═══ Available data

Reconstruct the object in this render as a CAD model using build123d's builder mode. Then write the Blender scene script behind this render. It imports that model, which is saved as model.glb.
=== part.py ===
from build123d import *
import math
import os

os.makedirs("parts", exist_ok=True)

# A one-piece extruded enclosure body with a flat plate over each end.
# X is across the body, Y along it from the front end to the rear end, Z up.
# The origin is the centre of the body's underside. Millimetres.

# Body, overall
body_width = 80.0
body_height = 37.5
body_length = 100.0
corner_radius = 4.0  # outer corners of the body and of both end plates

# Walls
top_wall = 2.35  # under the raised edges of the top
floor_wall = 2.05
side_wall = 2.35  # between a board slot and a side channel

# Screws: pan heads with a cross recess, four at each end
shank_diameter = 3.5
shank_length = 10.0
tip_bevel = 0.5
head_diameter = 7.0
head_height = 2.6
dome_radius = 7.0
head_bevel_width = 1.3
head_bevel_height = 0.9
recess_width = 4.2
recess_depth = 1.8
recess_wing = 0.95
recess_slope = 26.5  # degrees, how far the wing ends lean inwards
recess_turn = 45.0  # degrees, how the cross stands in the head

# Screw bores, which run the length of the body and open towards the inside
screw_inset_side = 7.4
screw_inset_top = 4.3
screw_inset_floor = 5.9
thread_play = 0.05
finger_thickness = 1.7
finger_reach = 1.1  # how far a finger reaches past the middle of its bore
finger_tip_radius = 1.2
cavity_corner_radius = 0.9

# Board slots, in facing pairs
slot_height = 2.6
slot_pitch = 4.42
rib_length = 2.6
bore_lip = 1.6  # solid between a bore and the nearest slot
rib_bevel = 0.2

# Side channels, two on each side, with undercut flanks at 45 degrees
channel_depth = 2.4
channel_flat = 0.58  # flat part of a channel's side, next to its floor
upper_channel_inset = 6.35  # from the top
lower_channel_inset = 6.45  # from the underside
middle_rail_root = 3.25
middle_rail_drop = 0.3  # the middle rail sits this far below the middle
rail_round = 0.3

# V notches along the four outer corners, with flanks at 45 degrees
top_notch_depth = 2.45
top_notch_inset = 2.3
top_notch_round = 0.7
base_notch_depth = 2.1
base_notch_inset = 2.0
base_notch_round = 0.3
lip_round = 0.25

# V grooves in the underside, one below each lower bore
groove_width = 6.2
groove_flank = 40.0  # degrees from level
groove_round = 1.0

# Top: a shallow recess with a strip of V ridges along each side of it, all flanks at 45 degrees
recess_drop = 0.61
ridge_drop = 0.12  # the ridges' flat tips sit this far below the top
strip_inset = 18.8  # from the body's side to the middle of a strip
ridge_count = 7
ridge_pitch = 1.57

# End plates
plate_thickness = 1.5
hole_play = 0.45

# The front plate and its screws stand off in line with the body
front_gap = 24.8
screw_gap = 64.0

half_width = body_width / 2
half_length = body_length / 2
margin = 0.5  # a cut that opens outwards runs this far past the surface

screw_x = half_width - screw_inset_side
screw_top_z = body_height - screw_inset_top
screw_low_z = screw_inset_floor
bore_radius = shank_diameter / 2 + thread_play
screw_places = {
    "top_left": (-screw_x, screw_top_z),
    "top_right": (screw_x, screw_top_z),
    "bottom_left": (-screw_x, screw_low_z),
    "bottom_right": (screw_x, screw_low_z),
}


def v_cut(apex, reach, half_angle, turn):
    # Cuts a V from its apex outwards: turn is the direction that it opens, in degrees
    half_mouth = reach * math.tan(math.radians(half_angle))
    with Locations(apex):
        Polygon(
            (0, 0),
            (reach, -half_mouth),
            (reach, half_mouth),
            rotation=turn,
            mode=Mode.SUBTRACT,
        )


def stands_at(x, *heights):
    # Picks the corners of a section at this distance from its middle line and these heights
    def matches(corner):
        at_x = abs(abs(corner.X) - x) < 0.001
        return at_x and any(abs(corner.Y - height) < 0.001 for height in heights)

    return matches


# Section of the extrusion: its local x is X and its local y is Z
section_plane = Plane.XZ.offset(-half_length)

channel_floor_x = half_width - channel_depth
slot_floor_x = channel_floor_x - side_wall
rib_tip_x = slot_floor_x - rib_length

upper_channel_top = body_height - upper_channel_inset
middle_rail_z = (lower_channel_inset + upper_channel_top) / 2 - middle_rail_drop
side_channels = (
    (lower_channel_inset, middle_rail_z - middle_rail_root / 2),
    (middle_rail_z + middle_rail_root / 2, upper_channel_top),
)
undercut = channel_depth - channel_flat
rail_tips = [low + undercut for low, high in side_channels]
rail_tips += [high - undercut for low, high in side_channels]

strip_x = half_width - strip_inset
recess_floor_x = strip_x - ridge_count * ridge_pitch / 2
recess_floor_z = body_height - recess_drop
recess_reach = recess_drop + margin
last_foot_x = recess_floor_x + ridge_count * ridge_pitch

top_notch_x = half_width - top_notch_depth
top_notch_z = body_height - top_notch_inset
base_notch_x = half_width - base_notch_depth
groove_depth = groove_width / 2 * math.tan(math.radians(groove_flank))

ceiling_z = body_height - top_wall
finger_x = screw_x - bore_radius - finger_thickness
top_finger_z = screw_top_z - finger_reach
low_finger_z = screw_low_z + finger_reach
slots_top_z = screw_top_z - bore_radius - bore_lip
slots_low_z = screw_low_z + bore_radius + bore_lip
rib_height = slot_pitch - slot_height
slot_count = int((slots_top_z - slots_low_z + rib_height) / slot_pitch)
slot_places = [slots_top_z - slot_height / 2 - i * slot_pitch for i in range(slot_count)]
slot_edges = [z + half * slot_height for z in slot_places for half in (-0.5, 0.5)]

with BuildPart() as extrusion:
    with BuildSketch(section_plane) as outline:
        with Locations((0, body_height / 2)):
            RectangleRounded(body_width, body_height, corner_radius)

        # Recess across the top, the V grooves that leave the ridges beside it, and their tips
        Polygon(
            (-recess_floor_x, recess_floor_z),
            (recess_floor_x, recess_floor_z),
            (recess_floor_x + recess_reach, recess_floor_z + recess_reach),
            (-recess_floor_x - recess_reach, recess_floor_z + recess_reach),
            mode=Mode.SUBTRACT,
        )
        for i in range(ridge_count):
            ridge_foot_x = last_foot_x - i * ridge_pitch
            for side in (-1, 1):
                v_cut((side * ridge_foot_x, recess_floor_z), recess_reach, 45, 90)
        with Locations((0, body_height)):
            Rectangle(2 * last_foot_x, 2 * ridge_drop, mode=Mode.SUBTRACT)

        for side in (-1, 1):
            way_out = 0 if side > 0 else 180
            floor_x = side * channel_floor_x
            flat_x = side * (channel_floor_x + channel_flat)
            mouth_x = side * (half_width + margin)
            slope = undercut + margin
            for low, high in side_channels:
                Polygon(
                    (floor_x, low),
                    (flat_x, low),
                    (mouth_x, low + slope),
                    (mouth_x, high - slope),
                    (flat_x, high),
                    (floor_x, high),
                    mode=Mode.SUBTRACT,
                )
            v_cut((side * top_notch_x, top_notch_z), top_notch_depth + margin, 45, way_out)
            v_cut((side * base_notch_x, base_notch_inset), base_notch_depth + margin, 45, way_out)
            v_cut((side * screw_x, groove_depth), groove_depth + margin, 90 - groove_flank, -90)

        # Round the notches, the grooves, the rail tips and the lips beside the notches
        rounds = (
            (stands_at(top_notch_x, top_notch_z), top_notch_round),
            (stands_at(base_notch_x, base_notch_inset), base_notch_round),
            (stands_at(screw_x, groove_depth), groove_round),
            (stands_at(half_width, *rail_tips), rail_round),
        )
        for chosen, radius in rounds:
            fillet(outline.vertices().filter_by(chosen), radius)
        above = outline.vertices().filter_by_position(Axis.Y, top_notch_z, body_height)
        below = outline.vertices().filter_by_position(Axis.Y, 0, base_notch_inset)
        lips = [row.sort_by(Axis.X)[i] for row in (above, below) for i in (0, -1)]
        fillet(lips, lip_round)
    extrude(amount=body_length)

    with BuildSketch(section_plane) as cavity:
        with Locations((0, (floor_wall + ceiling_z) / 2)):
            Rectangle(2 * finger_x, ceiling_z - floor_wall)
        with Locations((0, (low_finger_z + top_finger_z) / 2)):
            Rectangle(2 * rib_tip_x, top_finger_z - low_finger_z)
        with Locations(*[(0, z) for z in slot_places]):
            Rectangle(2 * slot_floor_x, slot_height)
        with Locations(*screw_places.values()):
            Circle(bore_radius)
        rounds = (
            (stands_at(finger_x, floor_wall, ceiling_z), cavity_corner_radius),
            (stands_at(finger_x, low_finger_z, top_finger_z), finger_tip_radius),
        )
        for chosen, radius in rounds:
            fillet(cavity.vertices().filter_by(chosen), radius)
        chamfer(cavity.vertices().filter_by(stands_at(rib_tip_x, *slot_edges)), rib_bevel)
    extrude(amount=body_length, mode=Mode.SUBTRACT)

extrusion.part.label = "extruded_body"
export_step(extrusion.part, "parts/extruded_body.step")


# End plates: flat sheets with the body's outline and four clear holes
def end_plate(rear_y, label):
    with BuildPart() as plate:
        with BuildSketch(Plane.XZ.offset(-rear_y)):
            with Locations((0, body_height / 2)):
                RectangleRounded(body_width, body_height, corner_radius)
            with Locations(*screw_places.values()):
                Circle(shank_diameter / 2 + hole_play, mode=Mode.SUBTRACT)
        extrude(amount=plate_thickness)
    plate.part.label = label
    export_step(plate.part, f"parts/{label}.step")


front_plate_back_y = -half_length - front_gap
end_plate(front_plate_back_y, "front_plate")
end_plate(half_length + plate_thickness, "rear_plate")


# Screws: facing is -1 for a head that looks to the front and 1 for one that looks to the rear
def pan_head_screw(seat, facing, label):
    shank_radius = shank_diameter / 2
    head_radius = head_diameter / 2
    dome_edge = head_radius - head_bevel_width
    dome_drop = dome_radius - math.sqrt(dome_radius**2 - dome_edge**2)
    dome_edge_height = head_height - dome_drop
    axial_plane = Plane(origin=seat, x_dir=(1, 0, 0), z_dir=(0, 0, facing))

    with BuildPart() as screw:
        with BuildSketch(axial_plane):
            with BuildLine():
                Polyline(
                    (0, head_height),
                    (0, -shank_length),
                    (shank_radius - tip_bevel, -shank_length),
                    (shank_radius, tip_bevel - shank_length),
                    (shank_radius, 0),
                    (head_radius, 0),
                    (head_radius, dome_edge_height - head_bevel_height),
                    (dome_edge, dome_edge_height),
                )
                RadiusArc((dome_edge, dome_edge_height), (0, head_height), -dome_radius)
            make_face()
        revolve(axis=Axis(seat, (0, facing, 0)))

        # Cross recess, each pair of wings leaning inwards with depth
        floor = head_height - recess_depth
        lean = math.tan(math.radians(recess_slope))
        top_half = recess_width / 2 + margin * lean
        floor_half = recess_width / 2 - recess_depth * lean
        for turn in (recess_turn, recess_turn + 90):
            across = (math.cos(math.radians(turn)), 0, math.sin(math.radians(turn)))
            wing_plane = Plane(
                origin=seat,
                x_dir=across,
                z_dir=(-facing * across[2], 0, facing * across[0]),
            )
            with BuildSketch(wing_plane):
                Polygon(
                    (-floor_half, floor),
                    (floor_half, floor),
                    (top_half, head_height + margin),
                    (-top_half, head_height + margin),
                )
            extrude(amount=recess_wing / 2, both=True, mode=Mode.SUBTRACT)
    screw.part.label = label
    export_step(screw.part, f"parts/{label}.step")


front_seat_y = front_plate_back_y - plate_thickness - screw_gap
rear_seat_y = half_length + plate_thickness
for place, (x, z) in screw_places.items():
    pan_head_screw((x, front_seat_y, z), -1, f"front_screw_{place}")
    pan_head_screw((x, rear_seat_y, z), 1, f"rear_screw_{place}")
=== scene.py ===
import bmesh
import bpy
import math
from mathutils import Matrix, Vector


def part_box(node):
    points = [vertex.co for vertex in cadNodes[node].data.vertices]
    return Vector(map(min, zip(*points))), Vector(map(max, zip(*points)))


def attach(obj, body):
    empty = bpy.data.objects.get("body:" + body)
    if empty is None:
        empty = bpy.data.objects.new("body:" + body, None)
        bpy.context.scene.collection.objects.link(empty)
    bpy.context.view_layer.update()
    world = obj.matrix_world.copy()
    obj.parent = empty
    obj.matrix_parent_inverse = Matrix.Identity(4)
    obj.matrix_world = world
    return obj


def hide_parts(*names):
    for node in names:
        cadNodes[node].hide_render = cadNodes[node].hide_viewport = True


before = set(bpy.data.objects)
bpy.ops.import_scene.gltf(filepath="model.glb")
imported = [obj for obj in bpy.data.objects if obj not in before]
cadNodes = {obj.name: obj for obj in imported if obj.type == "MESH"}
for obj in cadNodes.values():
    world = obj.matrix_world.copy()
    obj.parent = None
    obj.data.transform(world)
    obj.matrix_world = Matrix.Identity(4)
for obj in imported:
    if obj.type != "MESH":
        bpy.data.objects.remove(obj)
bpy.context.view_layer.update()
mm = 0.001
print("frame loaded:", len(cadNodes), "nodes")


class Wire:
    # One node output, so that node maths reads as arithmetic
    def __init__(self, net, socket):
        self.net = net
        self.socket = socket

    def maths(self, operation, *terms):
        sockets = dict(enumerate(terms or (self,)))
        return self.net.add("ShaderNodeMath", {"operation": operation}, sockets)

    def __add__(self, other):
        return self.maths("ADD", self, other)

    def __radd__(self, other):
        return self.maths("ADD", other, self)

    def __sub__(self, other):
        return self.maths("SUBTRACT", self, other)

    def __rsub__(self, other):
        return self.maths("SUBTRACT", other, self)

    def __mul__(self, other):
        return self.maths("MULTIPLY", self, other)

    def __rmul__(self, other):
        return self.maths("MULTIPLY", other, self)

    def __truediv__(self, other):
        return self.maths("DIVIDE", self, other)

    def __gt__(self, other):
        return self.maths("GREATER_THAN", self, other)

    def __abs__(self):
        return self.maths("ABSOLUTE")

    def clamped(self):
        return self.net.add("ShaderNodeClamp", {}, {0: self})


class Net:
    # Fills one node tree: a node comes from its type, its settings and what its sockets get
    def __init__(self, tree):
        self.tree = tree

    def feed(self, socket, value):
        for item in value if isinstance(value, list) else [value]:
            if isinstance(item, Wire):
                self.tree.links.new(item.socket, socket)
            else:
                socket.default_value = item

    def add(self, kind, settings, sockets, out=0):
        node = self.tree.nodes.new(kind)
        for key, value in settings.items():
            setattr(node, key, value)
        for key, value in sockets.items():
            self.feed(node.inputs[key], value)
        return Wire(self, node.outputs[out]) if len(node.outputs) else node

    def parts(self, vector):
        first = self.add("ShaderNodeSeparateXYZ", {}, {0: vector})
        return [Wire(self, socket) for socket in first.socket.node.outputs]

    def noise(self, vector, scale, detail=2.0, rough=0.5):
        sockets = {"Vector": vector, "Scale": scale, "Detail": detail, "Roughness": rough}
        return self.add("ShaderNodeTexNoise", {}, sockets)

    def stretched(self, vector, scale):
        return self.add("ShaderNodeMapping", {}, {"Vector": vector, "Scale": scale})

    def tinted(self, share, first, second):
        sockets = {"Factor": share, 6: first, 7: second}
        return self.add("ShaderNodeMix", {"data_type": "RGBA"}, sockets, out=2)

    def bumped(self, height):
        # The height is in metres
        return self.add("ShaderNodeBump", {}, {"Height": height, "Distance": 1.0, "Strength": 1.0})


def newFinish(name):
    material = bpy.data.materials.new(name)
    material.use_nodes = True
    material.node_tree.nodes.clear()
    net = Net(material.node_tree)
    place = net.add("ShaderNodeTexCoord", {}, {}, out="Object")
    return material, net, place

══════

**Request**
Quote the data above from the line containing "front_seat_y = front_plate_back_y" to the line containing "obj.parent = empty", inclusive, and stop.

**In response**
front_seat_y = front_plate_back_y - plate_thickness - screw_gap
rear_seat_y = half_length + plate_thickness
for place, (x, z) in screw_places.items():
    pan_head_screw((x, front_seat_y, z), -1, f"front_screw_{place}")
    pan_head_screw((x, rear_seat_y, z), 1, f"rear_screw_{place}")
=== scene.py ===
import bmesh
import bpy
import math
from mathutils import Matrix, Vector


def part_box(node):
    points = [vertex.co for vertex in cadNodes[node].data.vertices]
    return Vector(map(min, zip(*points))), Vector(map(max, zip(*points)))


def attach(obj, body):
    empty = bpy.data.objects.get("body:" + body)
    if empty is None:
        empty = bpy.data.objects.new("body:" + body, None)
        bpy.context.scene.collection.objects.link(empty)
    bpy.context.view_layer.update()
    world = obj.matrix_world.copy()
    obj.parent = empty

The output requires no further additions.